GOAL OF THE EXERCISE:
Output exactly the lines that run from the line containing "leg_body();" through the line containing "before = set(bpy.data.objects)", with both ends included.

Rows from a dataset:
start

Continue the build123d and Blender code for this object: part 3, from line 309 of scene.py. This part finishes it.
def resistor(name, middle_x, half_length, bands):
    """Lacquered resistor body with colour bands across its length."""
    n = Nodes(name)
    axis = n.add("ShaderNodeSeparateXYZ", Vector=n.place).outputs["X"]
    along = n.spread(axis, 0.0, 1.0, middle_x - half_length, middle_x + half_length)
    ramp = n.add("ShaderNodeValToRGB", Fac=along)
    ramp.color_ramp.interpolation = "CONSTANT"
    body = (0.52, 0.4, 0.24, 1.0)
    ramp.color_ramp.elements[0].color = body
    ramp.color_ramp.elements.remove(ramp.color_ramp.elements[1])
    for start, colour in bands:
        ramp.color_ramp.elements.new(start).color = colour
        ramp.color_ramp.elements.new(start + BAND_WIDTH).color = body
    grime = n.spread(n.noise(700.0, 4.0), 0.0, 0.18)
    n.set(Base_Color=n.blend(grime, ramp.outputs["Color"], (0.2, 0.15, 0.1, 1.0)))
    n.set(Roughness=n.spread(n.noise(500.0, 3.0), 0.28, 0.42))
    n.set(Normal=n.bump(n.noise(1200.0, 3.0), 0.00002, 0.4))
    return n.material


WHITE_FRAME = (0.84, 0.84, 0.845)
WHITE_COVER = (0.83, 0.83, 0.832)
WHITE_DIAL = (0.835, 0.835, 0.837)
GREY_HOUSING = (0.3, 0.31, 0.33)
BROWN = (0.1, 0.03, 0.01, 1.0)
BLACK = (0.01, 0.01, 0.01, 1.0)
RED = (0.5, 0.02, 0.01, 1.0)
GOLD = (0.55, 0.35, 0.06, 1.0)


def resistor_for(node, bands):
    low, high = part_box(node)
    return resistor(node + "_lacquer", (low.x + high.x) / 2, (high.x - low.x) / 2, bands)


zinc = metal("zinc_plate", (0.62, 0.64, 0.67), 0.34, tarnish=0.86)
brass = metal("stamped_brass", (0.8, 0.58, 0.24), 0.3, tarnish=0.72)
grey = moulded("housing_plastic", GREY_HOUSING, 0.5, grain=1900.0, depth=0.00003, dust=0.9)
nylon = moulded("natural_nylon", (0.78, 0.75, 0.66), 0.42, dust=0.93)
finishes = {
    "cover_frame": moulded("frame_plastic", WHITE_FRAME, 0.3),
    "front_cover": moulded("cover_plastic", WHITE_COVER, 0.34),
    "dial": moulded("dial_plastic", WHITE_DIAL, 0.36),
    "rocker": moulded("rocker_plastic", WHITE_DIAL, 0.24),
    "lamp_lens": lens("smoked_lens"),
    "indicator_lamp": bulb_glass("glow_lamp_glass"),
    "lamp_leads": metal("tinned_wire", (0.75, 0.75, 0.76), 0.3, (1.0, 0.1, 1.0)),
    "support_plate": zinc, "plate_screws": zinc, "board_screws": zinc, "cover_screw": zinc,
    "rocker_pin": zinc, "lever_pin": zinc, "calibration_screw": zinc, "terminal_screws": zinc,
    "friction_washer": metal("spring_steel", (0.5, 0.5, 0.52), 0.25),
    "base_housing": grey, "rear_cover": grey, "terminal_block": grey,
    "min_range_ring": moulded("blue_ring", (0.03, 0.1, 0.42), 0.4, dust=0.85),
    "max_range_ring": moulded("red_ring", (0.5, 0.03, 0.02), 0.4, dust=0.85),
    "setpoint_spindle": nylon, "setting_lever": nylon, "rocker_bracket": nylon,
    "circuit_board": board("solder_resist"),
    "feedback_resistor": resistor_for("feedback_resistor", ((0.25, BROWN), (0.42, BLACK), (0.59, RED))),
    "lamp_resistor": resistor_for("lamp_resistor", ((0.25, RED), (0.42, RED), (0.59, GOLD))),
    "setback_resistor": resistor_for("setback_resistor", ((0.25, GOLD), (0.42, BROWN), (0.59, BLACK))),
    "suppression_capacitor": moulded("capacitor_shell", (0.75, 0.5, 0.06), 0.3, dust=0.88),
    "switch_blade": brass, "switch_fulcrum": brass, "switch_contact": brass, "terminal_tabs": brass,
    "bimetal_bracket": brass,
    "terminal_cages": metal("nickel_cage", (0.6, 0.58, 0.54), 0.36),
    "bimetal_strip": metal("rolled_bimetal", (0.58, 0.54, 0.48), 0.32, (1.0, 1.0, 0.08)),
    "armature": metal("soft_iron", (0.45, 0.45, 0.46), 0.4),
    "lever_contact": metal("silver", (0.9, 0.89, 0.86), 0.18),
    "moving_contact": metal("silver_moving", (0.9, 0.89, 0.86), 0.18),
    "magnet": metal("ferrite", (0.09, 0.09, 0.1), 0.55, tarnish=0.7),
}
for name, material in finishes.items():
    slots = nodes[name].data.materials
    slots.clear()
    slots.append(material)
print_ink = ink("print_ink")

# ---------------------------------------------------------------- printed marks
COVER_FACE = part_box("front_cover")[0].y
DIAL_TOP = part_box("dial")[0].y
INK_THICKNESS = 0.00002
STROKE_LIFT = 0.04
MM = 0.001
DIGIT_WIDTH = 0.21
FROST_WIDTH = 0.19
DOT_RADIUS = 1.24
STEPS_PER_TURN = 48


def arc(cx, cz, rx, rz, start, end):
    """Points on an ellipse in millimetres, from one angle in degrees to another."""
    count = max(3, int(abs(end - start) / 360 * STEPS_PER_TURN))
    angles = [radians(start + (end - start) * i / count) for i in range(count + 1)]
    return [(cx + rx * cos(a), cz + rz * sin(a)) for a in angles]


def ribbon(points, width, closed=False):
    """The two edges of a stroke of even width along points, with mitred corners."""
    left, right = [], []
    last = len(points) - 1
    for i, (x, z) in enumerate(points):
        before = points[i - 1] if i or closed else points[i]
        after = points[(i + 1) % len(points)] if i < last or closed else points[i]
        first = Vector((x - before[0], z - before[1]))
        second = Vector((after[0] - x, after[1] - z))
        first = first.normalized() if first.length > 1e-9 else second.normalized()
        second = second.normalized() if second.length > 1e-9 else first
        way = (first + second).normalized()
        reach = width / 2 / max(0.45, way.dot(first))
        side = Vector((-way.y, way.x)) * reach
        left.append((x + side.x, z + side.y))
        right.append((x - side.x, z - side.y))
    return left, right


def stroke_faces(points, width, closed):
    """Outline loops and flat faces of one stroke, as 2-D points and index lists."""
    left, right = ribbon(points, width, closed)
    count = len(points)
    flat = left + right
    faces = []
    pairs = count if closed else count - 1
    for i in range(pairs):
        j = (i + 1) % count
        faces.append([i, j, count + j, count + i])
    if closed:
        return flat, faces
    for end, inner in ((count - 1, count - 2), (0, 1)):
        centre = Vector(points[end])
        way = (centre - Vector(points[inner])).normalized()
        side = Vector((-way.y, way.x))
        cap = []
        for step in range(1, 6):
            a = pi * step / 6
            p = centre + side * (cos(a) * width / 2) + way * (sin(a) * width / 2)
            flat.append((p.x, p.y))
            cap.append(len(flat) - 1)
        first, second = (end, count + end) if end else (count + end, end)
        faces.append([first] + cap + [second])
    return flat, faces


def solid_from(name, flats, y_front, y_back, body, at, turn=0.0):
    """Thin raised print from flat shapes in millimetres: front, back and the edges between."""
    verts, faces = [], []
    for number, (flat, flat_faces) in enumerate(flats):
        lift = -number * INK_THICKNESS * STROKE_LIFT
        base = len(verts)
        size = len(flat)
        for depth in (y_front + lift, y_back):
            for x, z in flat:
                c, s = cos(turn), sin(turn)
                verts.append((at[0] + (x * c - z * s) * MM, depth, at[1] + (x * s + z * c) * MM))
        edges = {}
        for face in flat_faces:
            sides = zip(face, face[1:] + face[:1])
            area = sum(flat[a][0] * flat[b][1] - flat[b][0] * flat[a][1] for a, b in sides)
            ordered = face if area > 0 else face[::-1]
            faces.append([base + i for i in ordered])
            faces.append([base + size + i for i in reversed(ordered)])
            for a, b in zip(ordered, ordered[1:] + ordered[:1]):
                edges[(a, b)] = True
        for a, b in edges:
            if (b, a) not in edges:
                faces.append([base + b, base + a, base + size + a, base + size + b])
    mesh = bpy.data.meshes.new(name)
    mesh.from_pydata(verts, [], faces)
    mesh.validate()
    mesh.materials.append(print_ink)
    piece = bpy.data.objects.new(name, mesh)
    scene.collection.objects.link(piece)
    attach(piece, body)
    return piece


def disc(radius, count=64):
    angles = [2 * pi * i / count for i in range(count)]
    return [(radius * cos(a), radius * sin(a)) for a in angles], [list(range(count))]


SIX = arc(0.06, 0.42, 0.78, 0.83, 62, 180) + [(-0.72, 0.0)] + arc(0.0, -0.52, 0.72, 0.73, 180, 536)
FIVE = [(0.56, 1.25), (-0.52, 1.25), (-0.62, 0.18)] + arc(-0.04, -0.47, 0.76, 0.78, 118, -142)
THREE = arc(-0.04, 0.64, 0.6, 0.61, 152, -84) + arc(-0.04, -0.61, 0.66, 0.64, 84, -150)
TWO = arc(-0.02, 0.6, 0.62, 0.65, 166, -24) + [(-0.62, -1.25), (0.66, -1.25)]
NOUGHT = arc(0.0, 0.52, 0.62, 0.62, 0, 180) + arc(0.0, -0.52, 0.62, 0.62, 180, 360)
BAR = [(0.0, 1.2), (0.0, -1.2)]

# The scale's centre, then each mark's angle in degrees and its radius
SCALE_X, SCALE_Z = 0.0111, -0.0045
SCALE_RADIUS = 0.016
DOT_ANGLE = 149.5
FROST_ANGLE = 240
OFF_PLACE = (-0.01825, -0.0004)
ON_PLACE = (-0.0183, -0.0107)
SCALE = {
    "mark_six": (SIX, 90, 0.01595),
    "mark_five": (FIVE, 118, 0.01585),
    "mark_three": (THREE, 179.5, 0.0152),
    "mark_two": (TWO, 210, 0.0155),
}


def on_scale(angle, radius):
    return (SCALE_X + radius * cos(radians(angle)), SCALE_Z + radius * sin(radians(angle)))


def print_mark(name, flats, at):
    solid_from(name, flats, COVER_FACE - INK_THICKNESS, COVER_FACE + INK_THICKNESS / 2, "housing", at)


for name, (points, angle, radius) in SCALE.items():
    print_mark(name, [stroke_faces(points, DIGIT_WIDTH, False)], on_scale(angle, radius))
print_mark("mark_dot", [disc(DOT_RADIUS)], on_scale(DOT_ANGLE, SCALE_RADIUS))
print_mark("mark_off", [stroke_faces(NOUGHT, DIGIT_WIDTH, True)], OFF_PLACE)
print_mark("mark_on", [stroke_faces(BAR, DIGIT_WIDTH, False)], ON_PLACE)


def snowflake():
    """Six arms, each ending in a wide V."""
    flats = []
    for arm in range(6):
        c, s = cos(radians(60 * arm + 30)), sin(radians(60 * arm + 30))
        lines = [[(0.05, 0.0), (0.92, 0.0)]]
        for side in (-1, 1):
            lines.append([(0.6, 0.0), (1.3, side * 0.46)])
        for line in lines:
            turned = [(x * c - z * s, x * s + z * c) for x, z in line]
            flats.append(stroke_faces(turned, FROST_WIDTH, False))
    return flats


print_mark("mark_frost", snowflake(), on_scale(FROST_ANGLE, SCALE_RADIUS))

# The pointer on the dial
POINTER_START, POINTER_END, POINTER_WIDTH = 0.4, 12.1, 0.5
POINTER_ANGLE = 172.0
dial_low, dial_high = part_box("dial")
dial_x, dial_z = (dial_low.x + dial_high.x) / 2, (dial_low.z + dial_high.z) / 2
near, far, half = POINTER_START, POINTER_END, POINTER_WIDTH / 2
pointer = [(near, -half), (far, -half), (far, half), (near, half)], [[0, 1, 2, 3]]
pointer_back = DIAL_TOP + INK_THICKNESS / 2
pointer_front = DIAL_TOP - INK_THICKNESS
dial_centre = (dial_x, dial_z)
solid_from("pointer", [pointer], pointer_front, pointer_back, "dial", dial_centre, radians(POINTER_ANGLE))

end
start

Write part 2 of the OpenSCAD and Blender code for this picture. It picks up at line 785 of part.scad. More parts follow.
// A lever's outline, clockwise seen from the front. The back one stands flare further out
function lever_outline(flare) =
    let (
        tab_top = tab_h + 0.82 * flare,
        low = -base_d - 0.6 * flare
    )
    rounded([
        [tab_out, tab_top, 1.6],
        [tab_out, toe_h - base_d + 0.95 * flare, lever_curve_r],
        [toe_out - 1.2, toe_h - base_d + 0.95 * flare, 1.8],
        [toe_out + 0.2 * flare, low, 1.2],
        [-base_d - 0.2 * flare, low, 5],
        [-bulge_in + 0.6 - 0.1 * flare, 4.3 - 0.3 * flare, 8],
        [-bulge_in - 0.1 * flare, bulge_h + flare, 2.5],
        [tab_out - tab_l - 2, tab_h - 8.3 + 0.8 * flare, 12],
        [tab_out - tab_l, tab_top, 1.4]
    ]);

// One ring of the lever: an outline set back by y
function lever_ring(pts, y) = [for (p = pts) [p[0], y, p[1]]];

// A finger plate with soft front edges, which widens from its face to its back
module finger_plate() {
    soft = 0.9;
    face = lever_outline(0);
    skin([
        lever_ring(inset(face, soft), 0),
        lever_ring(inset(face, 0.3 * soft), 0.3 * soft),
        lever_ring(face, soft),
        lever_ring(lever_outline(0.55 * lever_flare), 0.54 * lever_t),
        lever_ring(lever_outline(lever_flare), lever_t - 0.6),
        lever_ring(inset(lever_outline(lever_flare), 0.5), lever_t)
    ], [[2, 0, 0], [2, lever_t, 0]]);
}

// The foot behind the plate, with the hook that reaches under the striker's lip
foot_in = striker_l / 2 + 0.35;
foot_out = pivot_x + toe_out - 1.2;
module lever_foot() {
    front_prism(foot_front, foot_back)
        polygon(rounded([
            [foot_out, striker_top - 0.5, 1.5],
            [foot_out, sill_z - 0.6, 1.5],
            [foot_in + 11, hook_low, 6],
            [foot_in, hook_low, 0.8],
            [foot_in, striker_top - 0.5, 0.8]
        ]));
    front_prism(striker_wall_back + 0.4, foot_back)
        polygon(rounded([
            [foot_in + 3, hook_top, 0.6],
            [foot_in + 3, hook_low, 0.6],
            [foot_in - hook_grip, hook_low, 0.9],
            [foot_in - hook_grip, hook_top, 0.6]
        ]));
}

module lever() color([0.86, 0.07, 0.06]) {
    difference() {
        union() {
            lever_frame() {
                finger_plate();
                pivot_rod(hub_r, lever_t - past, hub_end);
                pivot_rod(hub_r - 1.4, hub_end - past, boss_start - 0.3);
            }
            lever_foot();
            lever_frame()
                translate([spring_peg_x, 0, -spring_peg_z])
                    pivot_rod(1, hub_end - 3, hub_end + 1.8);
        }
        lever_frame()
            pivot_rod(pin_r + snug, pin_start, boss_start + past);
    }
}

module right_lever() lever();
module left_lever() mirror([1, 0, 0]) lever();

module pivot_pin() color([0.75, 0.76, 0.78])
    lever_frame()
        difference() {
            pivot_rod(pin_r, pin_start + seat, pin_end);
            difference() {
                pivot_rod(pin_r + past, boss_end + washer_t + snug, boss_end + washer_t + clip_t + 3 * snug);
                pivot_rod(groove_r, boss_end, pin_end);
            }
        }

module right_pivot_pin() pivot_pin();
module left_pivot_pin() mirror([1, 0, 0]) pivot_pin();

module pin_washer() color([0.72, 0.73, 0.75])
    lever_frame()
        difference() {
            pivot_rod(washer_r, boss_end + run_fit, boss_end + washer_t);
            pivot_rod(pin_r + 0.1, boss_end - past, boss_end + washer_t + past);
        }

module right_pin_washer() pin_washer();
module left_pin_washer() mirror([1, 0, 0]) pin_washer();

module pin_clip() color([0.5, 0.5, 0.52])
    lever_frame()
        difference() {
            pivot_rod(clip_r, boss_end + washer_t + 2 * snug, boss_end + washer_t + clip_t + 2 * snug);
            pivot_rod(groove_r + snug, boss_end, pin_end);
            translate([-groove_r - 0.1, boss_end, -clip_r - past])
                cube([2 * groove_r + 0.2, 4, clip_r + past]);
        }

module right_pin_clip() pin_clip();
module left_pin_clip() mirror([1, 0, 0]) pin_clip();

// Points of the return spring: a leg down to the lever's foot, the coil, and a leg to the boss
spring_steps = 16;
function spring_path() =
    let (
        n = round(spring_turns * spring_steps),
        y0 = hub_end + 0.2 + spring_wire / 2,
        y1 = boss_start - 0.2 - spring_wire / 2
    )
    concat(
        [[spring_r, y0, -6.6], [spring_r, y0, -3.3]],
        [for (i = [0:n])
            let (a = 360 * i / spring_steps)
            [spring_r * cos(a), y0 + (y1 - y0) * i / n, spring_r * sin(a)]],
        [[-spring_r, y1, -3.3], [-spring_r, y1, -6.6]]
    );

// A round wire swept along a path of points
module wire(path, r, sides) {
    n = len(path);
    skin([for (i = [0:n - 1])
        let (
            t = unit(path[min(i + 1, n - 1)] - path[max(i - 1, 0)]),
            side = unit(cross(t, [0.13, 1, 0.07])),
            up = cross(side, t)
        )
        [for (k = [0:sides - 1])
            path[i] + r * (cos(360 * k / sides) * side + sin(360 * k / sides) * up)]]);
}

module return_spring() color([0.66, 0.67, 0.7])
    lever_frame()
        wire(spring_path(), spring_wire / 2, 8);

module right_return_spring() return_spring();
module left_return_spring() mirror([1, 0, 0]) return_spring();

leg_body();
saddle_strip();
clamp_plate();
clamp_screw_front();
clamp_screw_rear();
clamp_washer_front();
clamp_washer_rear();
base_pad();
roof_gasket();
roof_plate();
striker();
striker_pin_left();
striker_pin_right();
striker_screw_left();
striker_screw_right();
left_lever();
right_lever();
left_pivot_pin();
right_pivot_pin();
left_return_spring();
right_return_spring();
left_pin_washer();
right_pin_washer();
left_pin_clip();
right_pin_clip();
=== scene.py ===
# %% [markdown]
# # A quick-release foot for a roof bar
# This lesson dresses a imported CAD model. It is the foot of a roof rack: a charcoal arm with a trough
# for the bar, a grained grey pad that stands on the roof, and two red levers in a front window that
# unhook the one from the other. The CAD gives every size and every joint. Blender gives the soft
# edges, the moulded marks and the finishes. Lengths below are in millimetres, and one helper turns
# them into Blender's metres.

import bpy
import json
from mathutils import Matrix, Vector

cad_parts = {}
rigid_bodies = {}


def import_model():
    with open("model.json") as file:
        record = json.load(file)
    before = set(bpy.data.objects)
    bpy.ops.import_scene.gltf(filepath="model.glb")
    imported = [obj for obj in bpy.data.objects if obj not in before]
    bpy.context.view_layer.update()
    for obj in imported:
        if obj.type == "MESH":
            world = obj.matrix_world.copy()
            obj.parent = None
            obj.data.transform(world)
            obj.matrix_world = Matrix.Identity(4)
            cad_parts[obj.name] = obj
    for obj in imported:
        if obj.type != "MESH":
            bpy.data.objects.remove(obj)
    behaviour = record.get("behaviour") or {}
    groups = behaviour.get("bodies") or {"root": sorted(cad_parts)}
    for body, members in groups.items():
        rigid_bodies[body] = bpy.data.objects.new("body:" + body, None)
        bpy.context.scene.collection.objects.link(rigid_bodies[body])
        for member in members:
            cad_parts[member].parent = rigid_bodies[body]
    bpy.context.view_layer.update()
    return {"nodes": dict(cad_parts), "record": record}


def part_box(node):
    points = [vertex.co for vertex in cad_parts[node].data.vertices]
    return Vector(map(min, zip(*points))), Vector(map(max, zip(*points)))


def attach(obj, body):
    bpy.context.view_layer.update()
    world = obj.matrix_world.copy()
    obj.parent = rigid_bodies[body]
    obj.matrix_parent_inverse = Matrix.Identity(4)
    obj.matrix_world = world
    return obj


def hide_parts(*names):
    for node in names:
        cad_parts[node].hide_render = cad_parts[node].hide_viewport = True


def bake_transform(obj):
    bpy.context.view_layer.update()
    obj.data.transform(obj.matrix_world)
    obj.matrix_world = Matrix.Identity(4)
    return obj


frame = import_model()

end

PROBLEM SOLUTION:
leg_body();
saddle_strip();
clamp_plate();
clamp_screw_front();
clamp_screw_rear();
clamp_washer_front();
clamp_washer_rear();
base_pad();
roof_gasket();
roof_plate();
striker();
striker_pin_left();
striker_pin_right();
striker_screw_left();
striker_screw_right();
left_lever();
right_lever();
left_pivot_pin();
right_pivot_pin();
left_return_spring();
right_return_spring();
left_pin_washer();
right_pin_washer();
left_pin_clip();
right_pin_clip();
=== scene.py ===
# %% [markdown]
# # A quick-release foot for a roof bar
# This lesson dresses a imported CAD model. It is the foot of a roof rack: a charcoal arm with a trough
# for the bar, a grained grey pad that stands on the roof, and two red levers in a front window that
# unhook the one from the other. The CAD gives every size and every joint. Blender gives the soft
# edges, the moulded marks and the finishes. Lengths below are in millimetres, and one helper turns
# them into Blender's metres.

import bpy
import json
from mathutils import Matrix, Vector

cad_parts = {}
rigid_bodies = {}


def import_model():
    with open("model.json") as file:
        record = json.load(file)
    before = set(bpy.data.objects)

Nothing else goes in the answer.